More than anything else, I think Battle Hymn of the Tiger Mother provides a cautionary tale for high-achieving over-scheduling status-conscious parents. Lulu in particular, with her fierce need to assert her own will, forced her mother to back off, and let her children begin to create and live their own lives. To the extent that this book is about Chua’s growth as a parent, I applaud it.

Playtime! Possibly the Best Learning of All

February 22, 2012

Children need more unstructured playtime in their lives. They need time enough to get bored. If they’re going to learn and grow and achieve as much as they can in the long run, they need ample opportunities to develop their self-regulation, imagination, self-awareness, and other important life skills.

Over the past few decades, playtime has become more about things—toys, educational puzzles, electronic games, etc.—than about imagination and activities that children invent for themselves. It’s also become a lot more adult-directed, with an eye on academic learning and productive use of children’s time, a lot less child-directed and apparently aimless. Instead of being filled with spontaneous improvisation and discovery, children’s time is increasingly being scheduled by adults and gobbled up by electronic devices.

While many parents think that an increased focus on the productive use of their children’s time will give their kids a leg up in the competitions to get into the best preschools, schools, and—eventually—colleges and universities, there is increasing evidence that it does the opposite. By robbing kids of ample time for imagination, exploration, and collaborative invention, we are taking away essential opportunities for them to develop the skills prerequisite to real achievement and fulfillment over time.

Self-regulation skills include managing and controlling one’s feelings, moods, behaviour, and intellectual focus. Like self-regulation, collaboration skills and self-awareness are key components of emotional intelligence, which is a much better predictor of academic, career, and other kinds of success than IQ or other intellectual or academic ability scores.

Kids who spend good chunks of their time building forts, playing house, or constructing narratives of pirates, paupers, cowboys, and circus clowns are more likely to take ownership of their own learning and their own environments. Interestingly, they’re also more likely to co-operate independently in cleaning up after a free-choice period in preschool. In an interview on National Public Radio in the USA, child development expert Laura Berk reported, ‘Children who are most effective at complex make-believe play take on that [clean-up] responsibility with greater willingness, and even will assist others in doing so without teacher prompting.’ (To see the complete article, go to http://www.npr.org/templates/story/story.php?storyId=19212514)

Although it may look like they’re wasting time or doing nothing much at all, kids involved in imaginative play may be investing their time as productively as possible for the long run. When they’re making up their own rules and their own games, they’re learning about themselves and others, exploring and finding out what they like doing, what they want to learn more about, and how to interact successfully with others.

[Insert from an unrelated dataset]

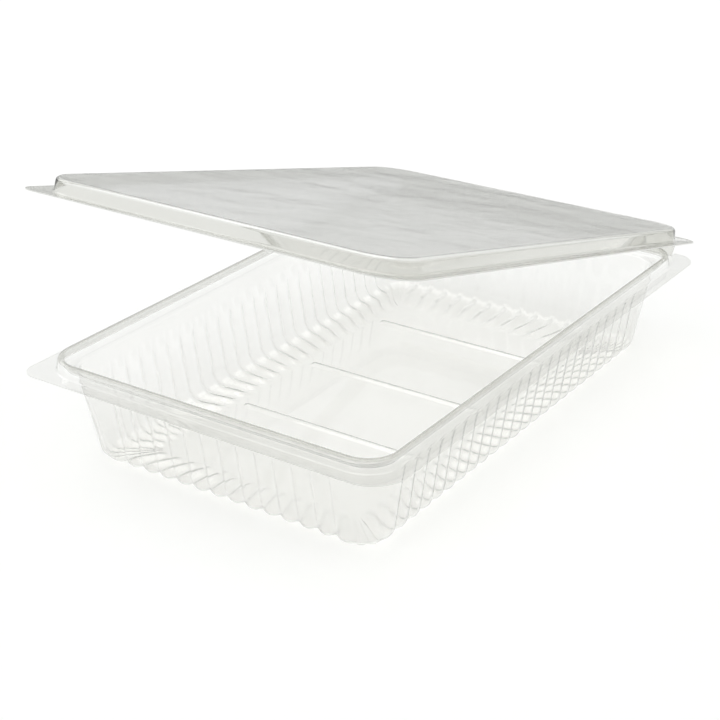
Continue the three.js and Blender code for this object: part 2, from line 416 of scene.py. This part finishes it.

So, let’s not insist on giving kids the scripts and the props we think they need for their play, but rather, let’s allow them to find and invent their own ways of playing and learning, at least for good parts of their day.

Children do need planned stimulation and enrichment opportunities—classes, clubs, puzzles, building toys, educational activities, museums, performances, outings, etc.—but their lives shouldn’t be so jammed with these good things that there’s no time left for imagination and unstructured playtime. Somewhat counter-intuitively, too much focus on enrichment and achievement can actually impede their cognitive and emotional development. Do-nothing times can be the most productive times of all.